Figure 5. Accuracy performances achieved by each of the models considered in the two different training sets constructed following the Multiple Methods Training setup: EfficientNetV2-M (red), Swin-Small (black), and ViT-Base (blue). ID-Replaced methods (1–6), ID-Remained methods (7–8), and Pristine (0).
Figure 6. Confusion matrices of the frame-level accuracy of the three models trained in the Multiple Method Training setup and tested on frames manipulated with all available methods.

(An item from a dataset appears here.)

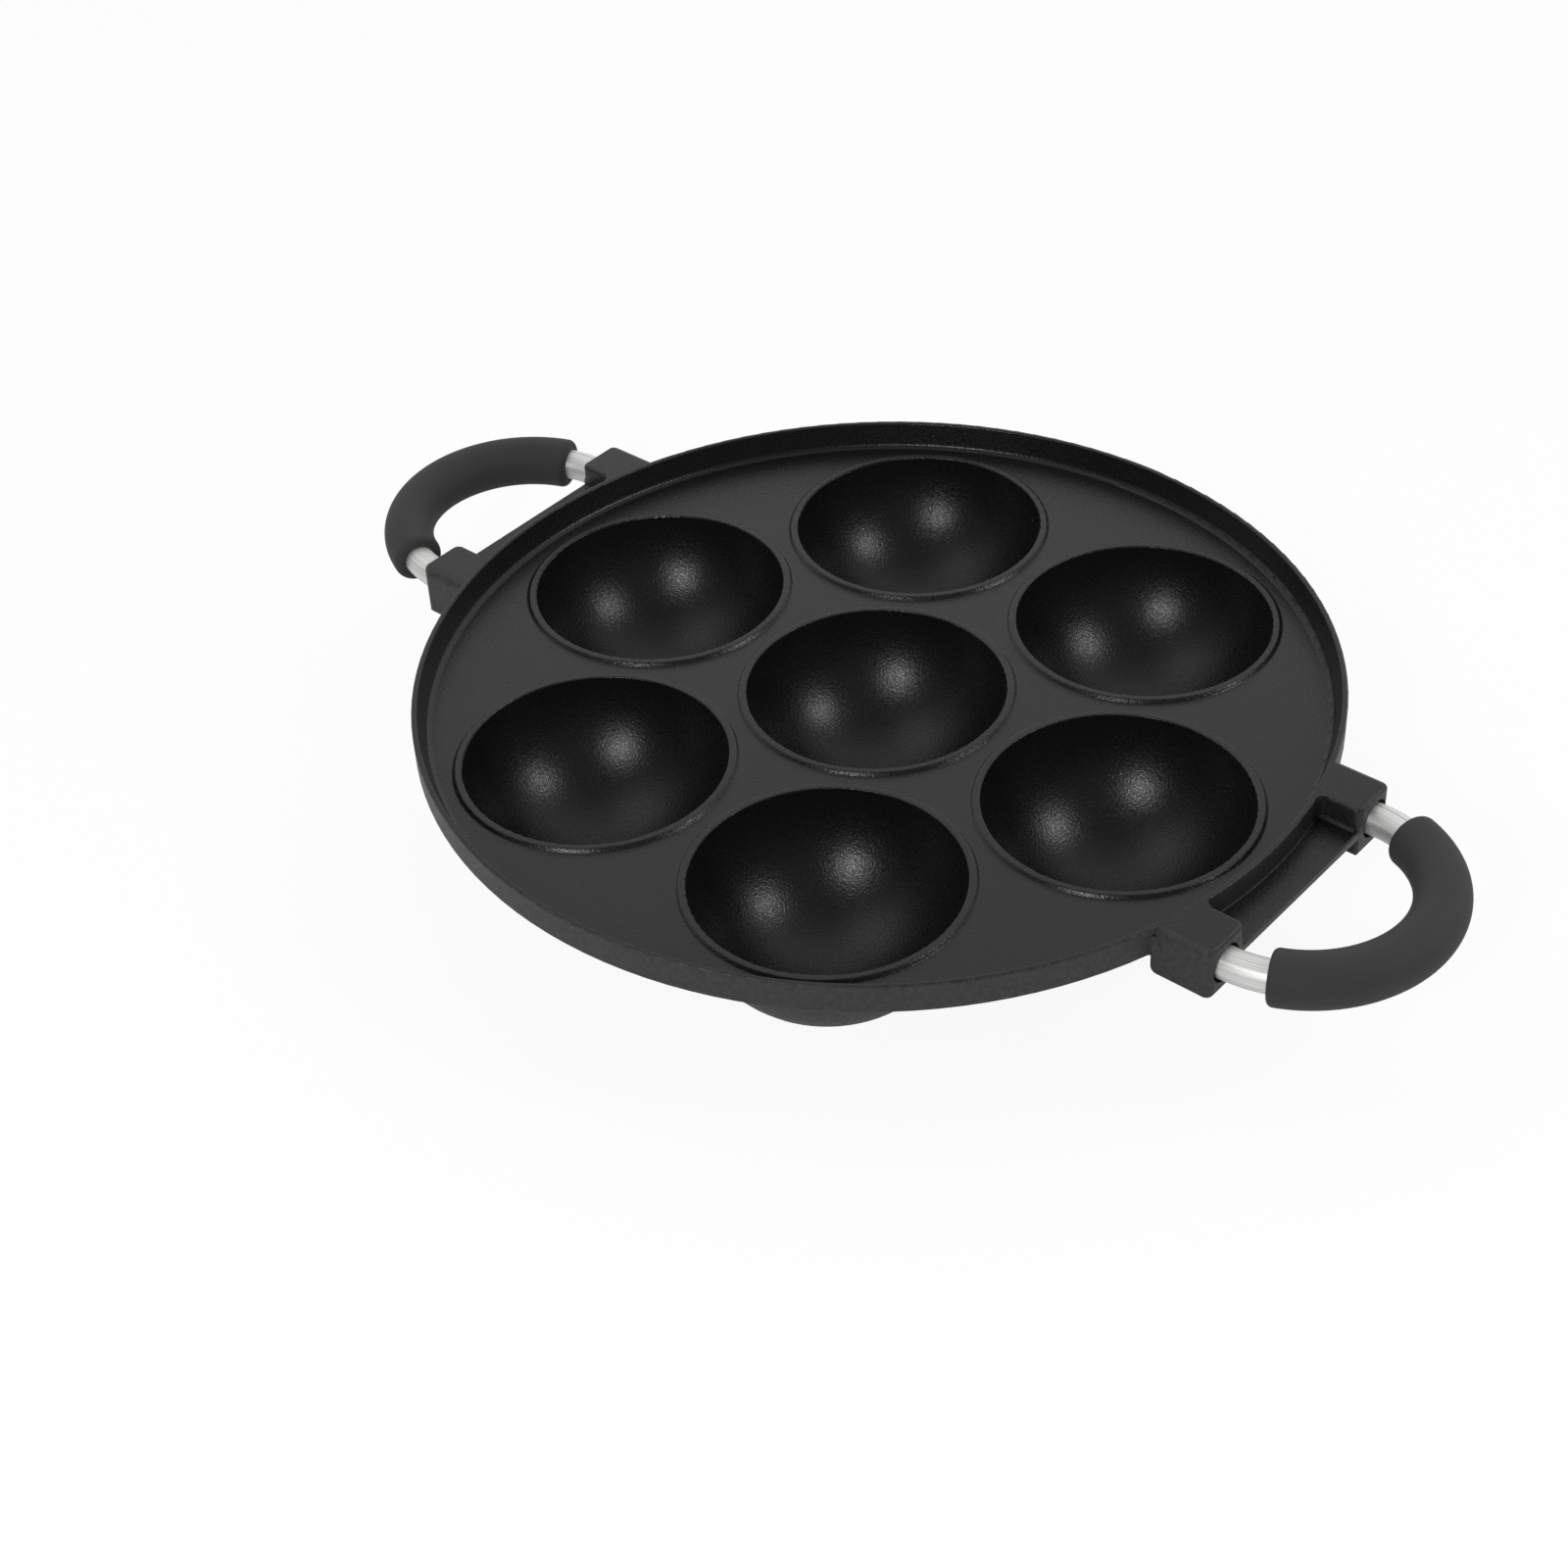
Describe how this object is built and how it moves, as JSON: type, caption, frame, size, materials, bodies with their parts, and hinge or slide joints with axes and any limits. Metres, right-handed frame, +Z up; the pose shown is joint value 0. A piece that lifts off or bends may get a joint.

5. Cross-Dataset Evaluation
To further evaluate the generalization capability of the trained models researchers also tested them in a cross-dataset context. In particular, researchers considered the three architectures trained on videos manipulated with ID-Remained or with ID-Replaced methods (ForgeryNet dataset) and tested on the well-known DFDC Preview test set. Researchers report the AUC values of the trained models compared with previous works in the literature. This is probably the most challenging scenario since both the contexts and the manipulation methods are significantly different, and indeed the performances of the models are pretty low. In particular, the EfficientNets are totally incapable of detecting these deepfakes with a very low AUC value. On the other hand, attention-based methods manifest better performances even if, as expected, they are worse than other, more complicated and articulated, methods in the literature. The Swin-Small trained on the videos manipulated with ID-Replaced methods perform pretty well with an AUC of 71.2%, demonstrating a good level of generalization. Again, also in this context, it seems that attention may be the key to achieve better generalization performances while the considered CNN is in any case too tied with the methods seen during training. Furthermore, the trained models which achieve better performances are the ones trained on a more complete and heterogeneous dataset, namely the videos manipulated with ID-Replaced methods, highlighting again the need for these architectures for a huge amount of data.